Sure thing after two days I received in my mailbox my check /facepalm




That is actually an old legal trick. By mailing something to yourself you are getting a sealed envelope that is dated by a government agency. If you want to prove that you had or knew something at a particular time (like a copy of a will or a statement by someone) then it is a useful scheme.


That doesn't actually prove anything. Consider: you could have mailed an open, unsealed envelope to yourself, and then sealed it at any later date.


If your post office is accepting open envelopes then they need to stop doing so. It's not just against various rules but can jam the machines that sort envelopes.

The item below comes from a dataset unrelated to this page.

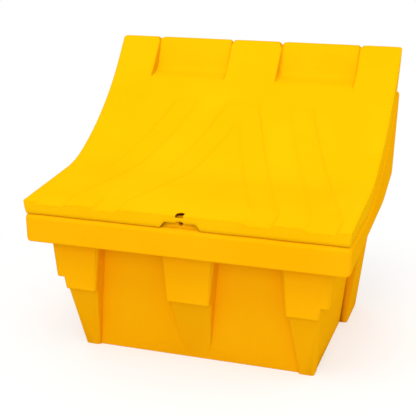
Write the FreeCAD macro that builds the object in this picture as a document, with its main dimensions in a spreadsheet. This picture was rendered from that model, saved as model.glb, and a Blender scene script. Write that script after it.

You could tack it shut just enough to get by, but not actually full seal it. For that matter, you could probably just stuff the outer flap down inside the envelope and maybe put a very small piece of tape on it. Same difference in the end. The point being, mailing yourself an envelope doesn't really prove anything about the provenance of whatever is found inside later.


I guess you could tape it shut and then carefully remove the tape when you get it. Once you have something you want to "send to the past" you use whatever natural stickiness comes with the envelope.


I've gotten a decent number of envelopes where the flap is simply tucked into the envelope rather than any attempt being made to seal it. It's all been junk so if a few come apart they don't care. I believe there was some rate advantage to doing it that way.


More commonly, to deliver the letter without postage.


Did you write RETURN TO SENDER on the envelope and stick it back in the mailbox?